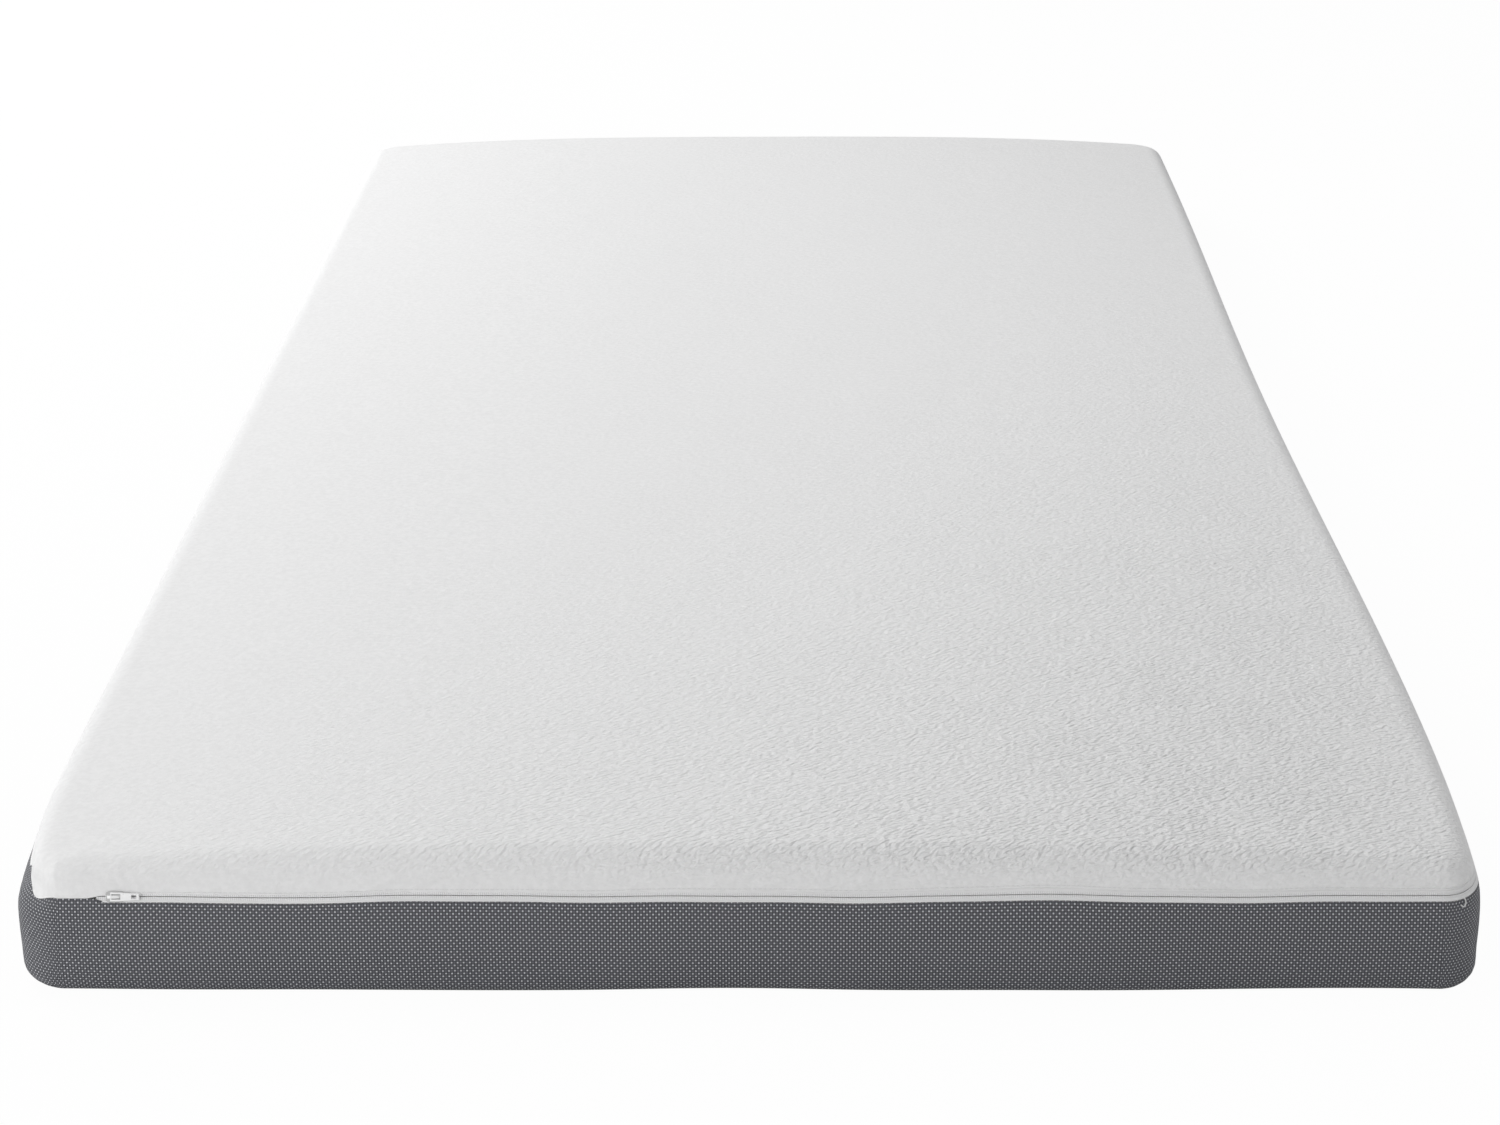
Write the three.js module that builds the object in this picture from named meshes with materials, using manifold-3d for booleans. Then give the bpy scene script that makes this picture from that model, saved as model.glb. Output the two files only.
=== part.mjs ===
// Pressure relief mattress: a foam core and a viscoelastic comfort layer in a stockinette sleeve,
// inside a two-part removable cover. The cover is a stretch-knit top panel and a spacer-mesh border
// sewn to a plain bottom panel, joined by a coil zip that runs round all but one corner.
//
// Millimetres. X runs across the width, Y along the length, Z up. The origin is at the middle of the
// underside. The foot end, with the zip slider, faces -Y.
import * as THREE from 'three';
import { mergeVertices } from 'three/addons/utils/BufferGeometryUtils.js';
import Module from 'manifold-3d';

const wasm = await Module();
wasm.setup();

// ---------------------------------------------------------------- driving dimensions
const width = 900; // at the widest line of the side
const length = 2000;
const cornerRadius = 38; // in plan, at the widest line
const innerRadius = 14; // smallest radius that a ring inside the outline keeps at its corners

const seamInset = 14; // the bottom seam, in from the widest line
const seamHeight = 0.3;
const footInset = 1.9; // top of the round at the bottom edge
const footHeight = 10;
const borderHeight = 61.6; // lower edge of the zip band
const bulgeHeight = 0.58 * borderHeight; // height of the widest line
const borderTopInset = 3;
const zipBand = 6.4; // opening that the zip fills, up the slope
const zipLean = THREE.MathUtils.degToRad(20); // how far the zip band leans back
const shoulderInset = 24; // where the top's rounded edge ends
const shoulderHeight = borderHeight + 19.7;
const crownRise = 11; // middle of the top above its side edges

const gap = 0.3; // between neighbouring soft pieces
const panelThickness = 3; // top panel
const borderThickness = 3;
const bottomThickness = 2;
const hemThickness = 0.9; // both fabrics where they are turned and sewn to the zip
const hemWidth = 7.5;
const hemRamp = 5; // from the hem's thickness to the full one
const sleeveDepth = 4.5; // sleeve's outside, in from the cover's outside, clear of the slider
const sleeveThickness = 0.8;
const sleeveMouth = { width: 700, height: 36 }; // open end of the sleeve, at the head
const coreTop = borderHeight - 4; // foam core's flat top, where the comfort layer starts

const tapeThickness = 0.45;
const tapeHidden = 6.5; // tape sewn behind the fabric's hem
const tapeGap = 0.25; // between a hem and the tape behind it
const coilWidth = 1.5;
const coilThickness = 1.1;
const coilGap = 0.2; // between a tape and its coil
const chainGap = 1.3; // between the two halves of the zip, for the slider's post
const zipStart = 23; // from the end of the front-left corner's arc
const zipEndMargin = 5; // the zip stops this far before that arc begins
const zipRamp = 6; // over which the two fabrics part to show the zip
const joinDrop = 0.5; // seam that closes the zip-free corner, below the band's middle
const barTack = { start: 1, length: 2.5, height: 0.65 * zipBand, thickness: 0.7 };
const thread = { width: 0.5, thickness: 0.35, fromEdge: 0.8 };
const overlock = { width: 2.2, thickness: 0.7 };
const joinTape = { width: 20, thickness: 0.5 };

const sliderStart = 34.5; // slider's middle, from the front-left arc, with the zip closed
const slider = {
  length: 10.4, noseHalf: 2.2, wideHalf: zipBand / 2 + 0.3, tailHalf: 2.9, plate: 0.9, play: 0.25,
};
const post = { from: -4.2, to: -1.6, thickness: 0.6 };
const flange = { inner: 2.5, outer: 3.3, from: -1.6, to: 2.4 };
const bridge = { halfWidth: 0.9, top: 2.45, nose: -4.4, tail: 3.4, lift: 0.2 };
const pull = { bar: -1.9, barWidth: 0.9, length: 17.3, headHalf: 2.7, tailHalf: 1.85, thickness: 1 };
const pullWindow = { length: 5.2, half: 1.6 };
const pullHole = { length: 3, half: 1.2, fromEnd: 1.6 };
const loop = { angle: 28, radius: 2.6, wire: 0.45, drop: 2.2, from: -150, to: 80 };

// ---------------------------------------------------------------- outline in plan
const coreX = width / 2 - cornerRadius; // the corner arcs turn about the corners of this rectangle
const coreY = length / 2 - cornerRadius;
const runX = 2 * coreX;
const runY = 2 * coreY;
const arc = (Math.PI / 2) * cornerRadius;
const perimeter = 2 * (runX + runY) + 4 * arc;

// The place u mm round the widest line, from the front-left corner towards +X: the nearest point of
// the corner rectangle, and the angle that the outline faces there.
function place(u) {
  const corners = [[-coreX, -coreY], [coreX, -coreY], [coreX, coreY], [-coreX, coreY]];
  let rest = u % perimeter;
  for (let side = 0; side < 4; side++) {
    const run = side % 2 ? runY : runX;
    const [from, to] = [corners[side], corners[(side + 1) % 4]];
    const facing = ((side - 1) * Math.PI) / 2;
    if (rest <= run) {
      const t = rest / run;
      return { u, x: from[0] + (to[0] - from[0]) * t, y: from[1] + (to[1] - from[1]) * t, facing };
    }
    rest -= run;
    if (rest <= arc || side === 3) {
      return { u, x: to[0], y: to[1], facing: facing + Math.min(rest, arc) / cornerRadius };
    }
    rest -= arc;
  }
}

// A point in plan, inset mm inside the widest line.
function planPoint(at, inset) {
  const beyond = Math.max(0, inset - (cornerRadius - innerRadius));
  const radius = cornerRadius - Math.min(inset, cornerRadius - innerRadius);
  return new THREE.Vector2(
    (at.x * (coreX - beyond)) / coreX + radius * Math.cos(at.facing),
    (at.y * (coreY - beyond)) / coreY + radius * Math.sin(at.facing),
  );
}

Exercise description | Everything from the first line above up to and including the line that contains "const innerRadius = 14;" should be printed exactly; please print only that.

Answer for the task |
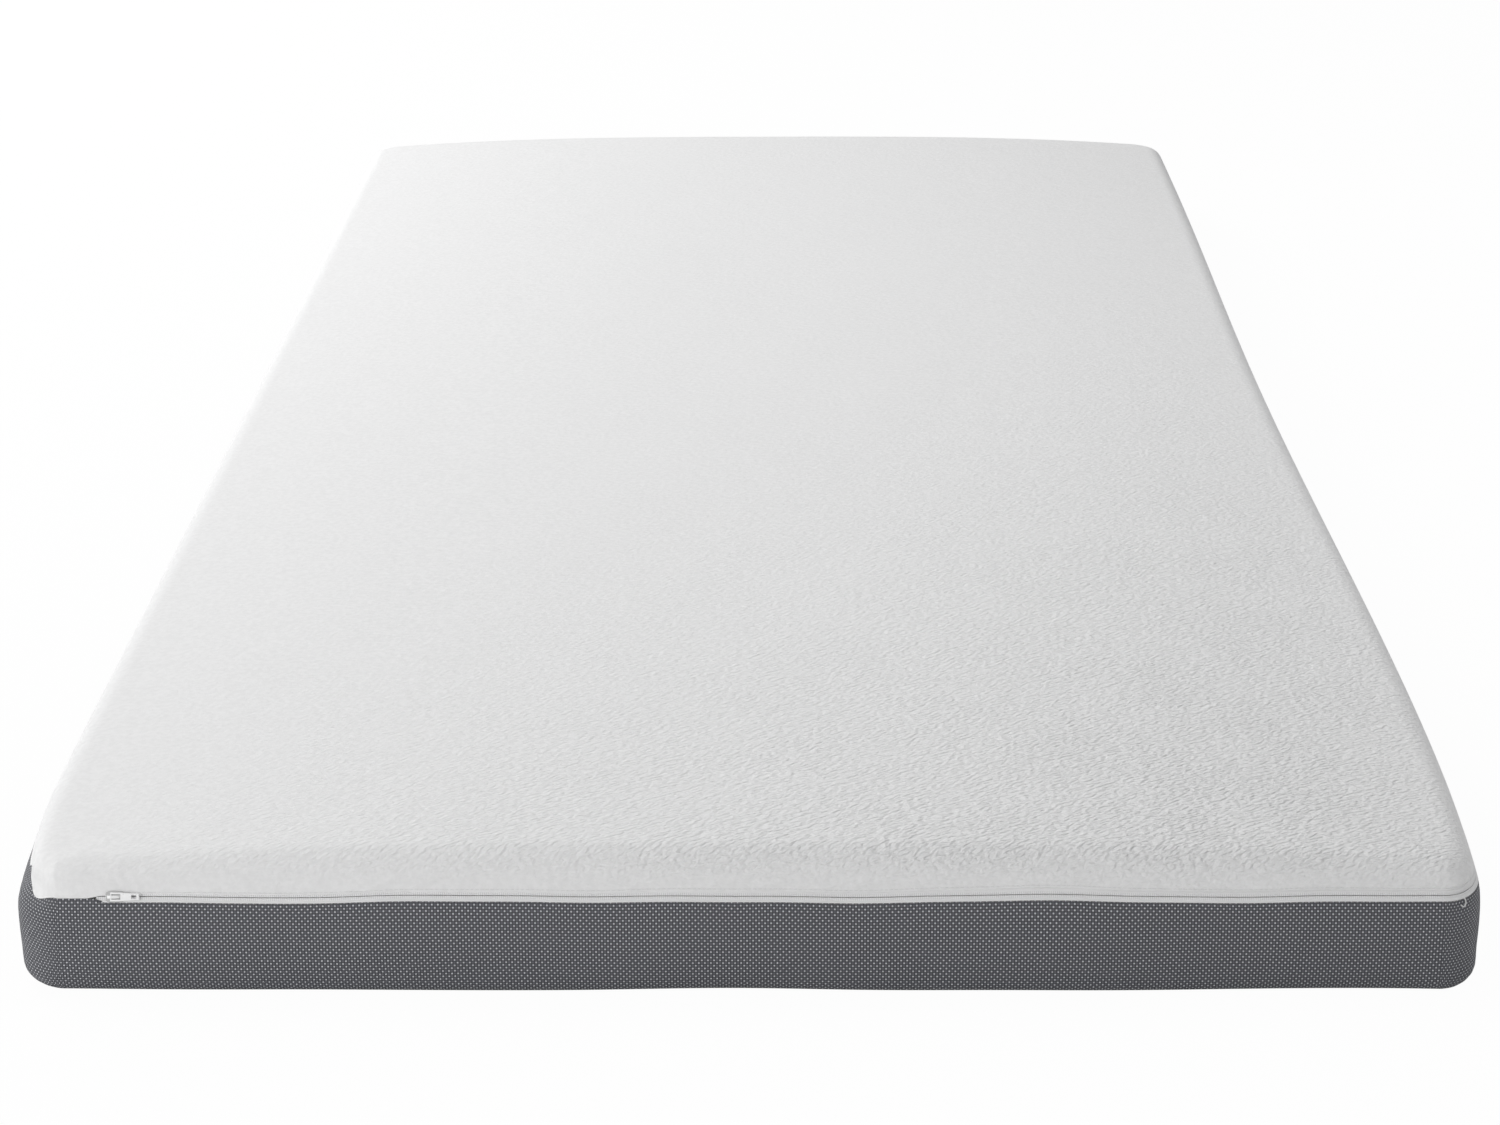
Write the three.js module that builds the object in this picture from named meshes with materials, using manifold-3d for booleans. Then give the bpy scene script that makes this picture from that model, saved as model.glb. Output the two files only.
=== part.mjs ===
// Pressure relief mattress: a foam core and a viscoelastic comfort layer in a stockinette sleeve,
// inside a two-part removable cover. The cover is a stretch-knit top panel and a spacer-mesh border
// sewn to a plain bottom panel, joined by a coil zip that runs round all but one corner.
//
// Millimetres. X runs across the width, Y along the length, Z up. The origin is at the middle of the
// underside. The foot end, with the zip slider, faces -Y.
import * as THREE from 'three';
import { mergeVertices } from 'three/addons/utils/BufferGeometryUtils.js';
import Module from 'manifold-3d';

const wasm = await Module();
wasm.setup();

// ---------------------------------------------------------------- driving dimensions
const width = 900; // at the widest line of the side
const length = 2000;
const cornerRadius = 38; // in plan, at the widest line
const innerRadius = 14; // smallest radius that a ring inside the outline keeps at its corners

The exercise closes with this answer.